And now art thou any thing better than Balak the son of Zippor, king of Moab? did he ever strive against Israel, or did he ever fight against them,
While Israel dwelt in Heshbon and her towns, and in Aroer and her towns, and in all the cities that be along by the coasts of Arnon, three hundred years? why therefore did ye not recover them within that time?
Wherefore I have not sinned against thee, but thou doest me wrong to war against me: the LORD the Judge be judge this day between the children of Israel and the children of Ammon.
Howbeit the king of the children of Ammon hearkened not unto the words of Jephthah which he sent him.
Then the Spirit of the LORD came upon Jephthah, and he passed over Gilead, and Manasseh, and passed over Mizpeh of Gilead, and from Mizpeh of Gilead he passed over unto the children of Ammon.
And Jephthah vowed a vow unto the LORD, and said, If thou shalt without fail deliver the children of Ammon into mine hands,
Then it shall be, that whatsoever cometh forth of the doors of my house to meet me, when I return in peace from the children of Ammon, shall surely be the LORD'S, and I will offer it up for a burnt offering.
So Jephthah passed over unto the children of Ammon to fight against them; and the LORD delivered them into his hands.
And he smote them from Aroer, even till thou come to Minnith, even twenty cities, and unto the plain of the vineyards, with a very great slaughter.

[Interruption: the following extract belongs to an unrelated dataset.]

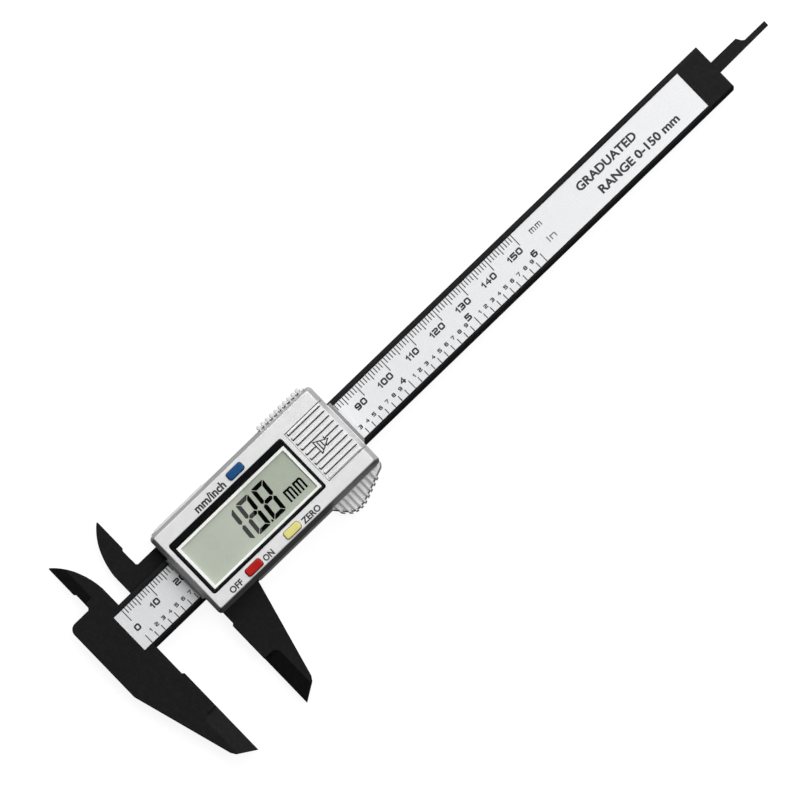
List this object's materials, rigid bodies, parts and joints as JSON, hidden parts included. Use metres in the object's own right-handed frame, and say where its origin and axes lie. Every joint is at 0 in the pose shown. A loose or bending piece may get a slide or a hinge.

Thus the children of Ammon were subdued before the children of Israel.
And Jephthah came to Mizpeh unto his house, and, behold, his daughter came out to meet him with timbrels and with dances: and she was his only child; beside her he had neither son nor daughter.
And it came to pass, when he saw her, that he rent his clothes, and said, Alas, my daughter! thou hast brought me very low, and thou art one of them that trouble me: for I have opened my mouth unto the LORD, and I cannot go back.
And she said unto him, My father, if thou hast opened thy mouth unto the LORD, do to me according to that which hath proceeded out of thy mouth; forasmuch as the LORD hath taken vengeance for thee of thine enemies, even of the children of Ammon.
And she said unto her father, Let this thing be done for me: let me alone two months, that I may go up and down upon the mountains, and bewail my virginity, I and my fellows.
And he said, Go. And he sent her away for two months: and she went with her companions, and bewailed her virginity upon the mountains.
And it came to pass at the end of two months, that she returned unto her father, who did with her according to his vow which he had vowed: and she knew no man. And it was a custom in Israel,
That the daughters of Israel went yearly to lament the daughter of Jephthah the Gileadite four days in a year.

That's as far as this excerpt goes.